Ils sont personnellement liés à la vie de notre Sauveur Jésus-Christ et de Ses apôtres. Toute l'histoire de l'Église est liée à cette terre, nous avons donc la chance qu'en plus des Grecs, seule l'Église russe ait les locaux ici. Aucune autre Église n'a de locaux qui sont continuellement dotés en personnel. Nous sommes ici pour parler directement aux pèlerins de l'histoire de ce pays.
—Je sais que vos racines spirituelles sont, d'abord et avant tout, dans la Montagne Sainte d'Athos. Mais vous avez certainement rencontré de nombreux ascètes en Terre Sainte. Pouvez-vous nous en parler un peu plus ? Qu'avez-vous appris d'eux ?
Je devrais écrire un livre à leur sujet ! Je ne peux pas en parler en quelques minutes, c'est tout simplement impossible.
Essayons de commencer à écrire ce livre maintenant.
L'église russe a produit beaucoup de gens formidables dans cet avant-poste. Saint Théophane le Reclus était ici en tant que prêtre lorsqu'il servait dans la mission russe. Nous avons donc beaucoup de gens qui ont fait un travail extraordinaire en montrant l'orthodoxie à des personnes qui n'étaient pas encore chrétiennes.

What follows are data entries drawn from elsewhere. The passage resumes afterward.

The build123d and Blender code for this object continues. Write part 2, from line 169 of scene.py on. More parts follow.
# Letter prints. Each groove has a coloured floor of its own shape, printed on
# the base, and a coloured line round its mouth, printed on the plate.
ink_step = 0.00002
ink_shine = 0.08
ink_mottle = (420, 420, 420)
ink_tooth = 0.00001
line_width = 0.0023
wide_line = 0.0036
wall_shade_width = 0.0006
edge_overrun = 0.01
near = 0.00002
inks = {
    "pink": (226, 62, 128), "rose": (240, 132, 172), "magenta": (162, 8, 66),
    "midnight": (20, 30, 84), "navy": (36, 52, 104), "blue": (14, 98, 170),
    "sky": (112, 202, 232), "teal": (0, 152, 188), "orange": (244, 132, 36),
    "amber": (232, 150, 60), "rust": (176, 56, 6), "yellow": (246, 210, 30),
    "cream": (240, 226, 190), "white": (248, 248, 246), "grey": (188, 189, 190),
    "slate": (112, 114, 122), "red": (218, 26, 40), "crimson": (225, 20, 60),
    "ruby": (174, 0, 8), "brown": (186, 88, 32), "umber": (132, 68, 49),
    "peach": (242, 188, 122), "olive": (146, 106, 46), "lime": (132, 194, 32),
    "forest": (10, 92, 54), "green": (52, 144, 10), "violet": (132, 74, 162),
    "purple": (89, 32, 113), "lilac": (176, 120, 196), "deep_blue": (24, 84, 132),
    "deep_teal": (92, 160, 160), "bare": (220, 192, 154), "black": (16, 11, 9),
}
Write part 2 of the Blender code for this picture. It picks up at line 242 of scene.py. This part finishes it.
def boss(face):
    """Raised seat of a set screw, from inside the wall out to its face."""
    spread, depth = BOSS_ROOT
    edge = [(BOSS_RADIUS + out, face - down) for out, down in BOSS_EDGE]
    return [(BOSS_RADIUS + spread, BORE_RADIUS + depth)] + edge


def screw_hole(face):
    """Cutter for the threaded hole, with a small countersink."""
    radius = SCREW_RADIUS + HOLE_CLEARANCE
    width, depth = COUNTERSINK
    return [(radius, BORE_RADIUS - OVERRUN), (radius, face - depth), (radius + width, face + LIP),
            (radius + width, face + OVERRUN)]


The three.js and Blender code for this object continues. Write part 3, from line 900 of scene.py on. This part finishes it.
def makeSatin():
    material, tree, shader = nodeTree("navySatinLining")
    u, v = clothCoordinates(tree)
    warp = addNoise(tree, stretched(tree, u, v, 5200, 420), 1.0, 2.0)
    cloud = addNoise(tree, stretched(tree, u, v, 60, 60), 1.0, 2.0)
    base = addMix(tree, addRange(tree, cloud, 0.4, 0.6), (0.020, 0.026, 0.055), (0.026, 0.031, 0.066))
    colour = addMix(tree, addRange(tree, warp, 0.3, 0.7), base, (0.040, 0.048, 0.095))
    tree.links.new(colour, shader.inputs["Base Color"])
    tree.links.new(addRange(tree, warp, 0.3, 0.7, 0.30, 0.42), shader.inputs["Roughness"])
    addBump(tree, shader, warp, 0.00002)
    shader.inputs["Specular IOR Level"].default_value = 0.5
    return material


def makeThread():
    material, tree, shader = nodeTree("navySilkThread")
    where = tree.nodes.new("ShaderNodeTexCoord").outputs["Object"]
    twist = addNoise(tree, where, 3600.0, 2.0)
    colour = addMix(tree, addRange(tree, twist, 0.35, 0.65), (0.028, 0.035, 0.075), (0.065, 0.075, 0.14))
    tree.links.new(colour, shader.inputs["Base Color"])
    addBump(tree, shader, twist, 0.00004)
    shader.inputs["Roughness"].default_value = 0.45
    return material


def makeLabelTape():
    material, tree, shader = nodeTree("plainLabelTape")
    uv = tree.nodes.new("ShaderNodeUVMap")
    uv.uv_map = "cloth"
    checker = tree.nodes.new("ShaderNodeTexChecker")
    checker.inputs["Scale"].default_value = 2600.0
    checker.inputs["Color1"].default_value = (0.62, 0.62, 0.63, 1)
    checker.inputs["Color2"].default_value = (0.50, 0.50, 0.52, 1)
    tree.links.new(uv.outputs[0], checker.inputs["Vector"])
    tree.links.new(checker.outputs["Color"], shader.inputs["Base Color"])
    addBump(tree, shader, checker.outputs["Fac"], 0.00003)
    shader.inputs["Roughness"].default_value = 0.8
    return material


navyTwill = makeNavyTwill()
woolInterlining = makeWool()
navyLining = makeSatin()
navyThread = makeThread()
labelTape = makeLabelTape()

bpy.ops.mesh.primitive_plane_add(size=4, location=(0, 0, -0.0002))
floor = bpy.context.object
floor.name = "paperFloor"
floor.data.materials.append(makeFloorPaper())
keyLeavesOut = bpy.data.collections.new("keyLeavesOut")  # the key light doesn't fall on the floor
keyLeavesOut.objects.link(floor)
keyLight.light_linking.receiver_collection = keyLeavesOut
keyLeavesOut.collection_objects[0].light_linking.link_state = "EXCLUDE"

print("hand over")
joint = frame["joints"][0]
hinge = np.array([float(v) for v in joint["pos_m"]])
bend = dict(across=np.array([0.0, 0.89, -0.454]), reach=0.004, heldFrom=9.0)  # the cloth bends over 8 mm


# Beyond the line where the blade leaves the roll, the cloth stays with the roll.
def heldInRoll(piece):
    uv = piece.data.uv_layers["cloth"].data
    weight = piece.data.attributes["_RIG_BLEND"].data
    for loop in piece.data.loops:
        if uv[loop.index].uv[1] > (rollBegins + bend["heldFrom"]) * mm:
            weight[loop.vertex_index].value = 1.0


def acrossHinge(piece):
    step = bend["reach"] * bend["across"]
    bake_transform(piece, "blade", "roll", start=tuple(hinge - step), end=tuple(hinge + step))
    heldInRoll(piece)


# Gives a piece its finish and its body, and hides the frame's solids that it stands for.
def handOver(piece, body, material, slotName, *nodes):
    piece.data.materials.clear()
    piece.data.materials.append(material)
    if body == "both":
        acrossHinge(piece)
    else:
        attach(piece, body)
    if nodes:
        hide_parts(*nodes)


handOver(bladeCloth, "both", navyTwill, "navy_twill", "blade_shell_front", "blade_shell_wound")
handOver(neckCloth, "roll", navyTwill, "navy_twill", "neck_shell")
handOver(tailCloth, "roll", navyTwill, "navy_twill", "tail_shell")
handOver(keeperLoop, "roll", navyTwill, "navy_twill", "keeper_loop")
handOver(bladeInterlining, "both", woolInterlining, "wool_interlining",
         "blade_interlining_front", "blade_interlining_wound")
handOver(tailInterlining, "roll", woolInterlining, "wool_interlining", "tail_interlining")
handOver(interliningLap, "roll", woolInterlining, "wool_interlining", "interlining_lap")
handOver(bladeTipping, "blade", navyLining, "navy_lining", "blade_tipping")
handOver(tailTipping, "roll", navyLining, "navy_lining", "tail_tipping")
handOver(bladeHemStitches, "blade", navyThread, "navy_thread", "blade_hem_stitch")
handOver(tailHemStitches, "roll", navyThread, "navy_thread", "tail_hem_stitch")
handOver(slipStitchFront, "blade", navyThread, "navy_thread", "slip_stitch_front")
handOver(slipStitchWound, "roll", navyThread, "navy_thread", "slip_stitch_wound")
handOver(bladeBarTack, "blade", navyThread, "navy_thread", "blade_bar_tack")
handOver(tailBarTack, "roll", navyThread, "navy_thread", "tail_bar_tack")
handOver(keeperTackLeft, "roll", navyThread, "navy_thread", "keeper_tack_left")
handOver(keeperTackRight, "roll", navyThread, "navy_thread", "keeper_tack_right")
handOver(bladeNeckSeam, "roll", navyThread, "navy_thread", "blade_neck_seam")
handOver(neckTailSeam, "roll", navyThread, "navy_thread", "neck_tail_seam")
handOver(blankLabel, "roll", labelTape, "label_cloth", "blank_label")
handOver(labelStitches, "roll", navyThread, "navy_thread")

Par exemple, nous, en tant qu'Église russe, avons été les seuls à avoir créé des écoles pour les jeunes filles dans ce pays. La population locale, les Britanniques et les Français, ne leur ont pas accordé d'attention sérieuse. Nous avons donc été les premiers et les seuls à avoir créé des écoles ici. L'une d'elle opère à ce jour, à Béthanie, et même des membres du gouvernement palestinien y viennent en visite parce que leurs filles et petits-enfants y étudient. C'est une grande aide pour nos moniales, qui ont été très actives ici.
—Qu'avez-vous personnellement appris des ascètes qui vivaient en Terre Sainte ?
La prière. C'est la chose la plus importante. Comment prier dans des circonstances difficiles, dans des circonstances différentes de celles que nous avons dans nos propres pays en Europe ou en Amérique. Les gens doivent beaucoup souffrir, y compris de la grande chaleur pendant la journée et du grand froid la nuit. Ici, vous trouverez des gens qui sont, disons, de grands experts de la prière, et en particulier de la prière de Jésus. Nous avons de vrais exemples de vie chrétienne ici. Ces personnes prennent soin de nos besoins spirituels depuis des siècles maintenant, et c'est très important.
Le chef de notre mission, le père Roman Krassovsky, a formé un petit groupe de personnes qui interviewent ceux qui vivent ici. Par exemple, ils ont interviewé l'abbesse Moisea (Bubnova), qui a rejoint le Seigneur en 2021, et d'autres qui ont pu parler de leur vie. C'est très instructif.
- De quoi avons-nous besoin en ces temps d'incertitude pour faire pousser au moins une petite partie de la Terre Sainte en nous-mêmes, dans nos cœurs et nos âmes ?
Priez ! Tout d'abord, priez. Priez et jeûnez.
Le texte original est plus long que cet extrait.